At step 514, the microprocessor determines whether the coin is starting to leave the coil 16. If not, the program proceeds to step 516. This step is similar to the sampling step 502, and samples the frequency output of coil 14. However, the sampling value derived from the EPROM 36 for the purposes of step 516 is equal to n″, which is smaller than n. Accordingly, this sampling period is significantly shorter than the sampling period used in steps 502 and 506 for sampling the output of sensor 14. This means that the microprocessor does not require much time to perform this sampling operation.
At step 518, it is determined whether the frequency measurement made in step 516 indicates that a coin is adjacent the coil 14. This can be done by determining whether the frequency measurement is significantly different from the idle frequency. If so, it is determined that the coins adjacent the coils 14 and 16 are too close together for reliable validation, and the program proceeds to step 520 which results in the issuing of a signal to reject the coins.
If there is no closely-following coin as determined at step 518, the program loops back to step 512.
This sequence continues until the coin is detected at step 514 to be leaving the coil 16, whereupon the program proceeds to step 522 to determine the peak frequency of the output of the coil 16.
At step 523, all the measurements from the coils are retrieved and compared with the window limits retrieved from the EPROM 36, and at step 524 it is determined whether the measurements represent a valid coin or not. If not, the program proceeds to the rejection routine 520. Otherwise, the program proceeds to step 526, which results in the issuing of an acceptance signal and a signal representing the denomination of the received coin.

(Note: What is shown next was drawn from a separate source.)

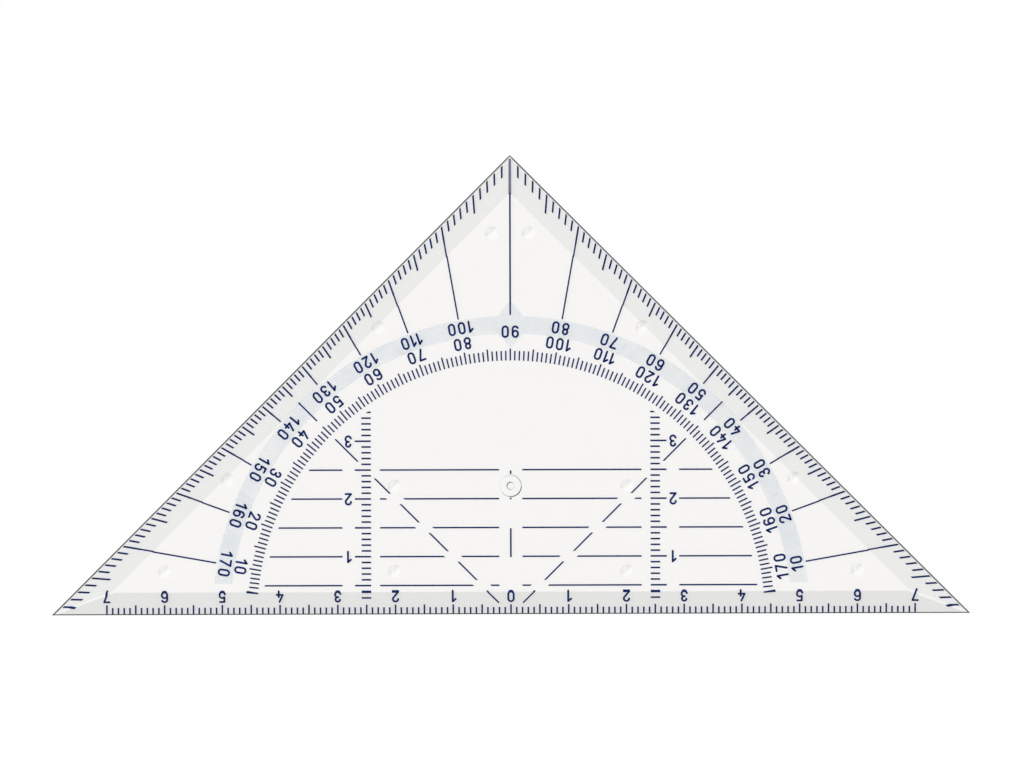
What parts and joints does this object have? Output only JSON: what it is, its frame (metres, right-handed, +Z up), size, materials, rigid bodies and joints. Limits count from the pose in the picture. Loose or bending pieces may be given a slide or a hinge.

In an alternative embodiment, the set-up operation involves retrieving from the EPROM 36 a set of values n′i,j, instead of the single value n′. At the step 510, the microprocessor makes a preliminary determination of the likely denomination of the coin, based on the amplitude and/or frequency measurements taken from the coils 12 and/or 14. Assuming that the coin is determined to be, possibly, of denomination D, then the microprocessor selects a subset of sample period values n′D,j for use in the sampling operations performed in step 512. The first of these values n′D,1 is then chosen for initial use.
Then, at step 512, a sampling operation is carried out on the basis of the sampling period value n′D,1.
Each time step 516 is reached, the microprocessor assesses the point reached by the coin in its passage past the coil 16. This assessment can for example be based on the amount by which the currently-measured frequency varies from the idle frequency. Depending upon the point reached, the microprocessor then selects another value, for example n′D,2, n′D,3, etc. for use in the next sampling operation performed at step 512.
This alternative embodiment therefore varies the sampling period in response to two additional parameters, namely (1) the preliminary assessment of denomination, and (2) the passage of the coin past the sensor coil. It would be possible to use only one of these parameters for controlling the selection of the sampling period value.
These embodiments have been described in the context of coin validators, but it is to be noted that the term “coin” is employed to mean any coin (whether valid or counterfeit), token, slug, washer, or other metallic object or item, and especially any metallic object or item which could be utilised by an individual in an attempt to operate a coin-operated device or system. A “valid coin” is considered to be an authentic coin, token, or the like, and especially an authentic coin of a monetary system or systems in which or with which a coinoperated device or system is intended to operate and of a denomination which such coin-operated device or system is intended selectively to receive and to treat as an item of value.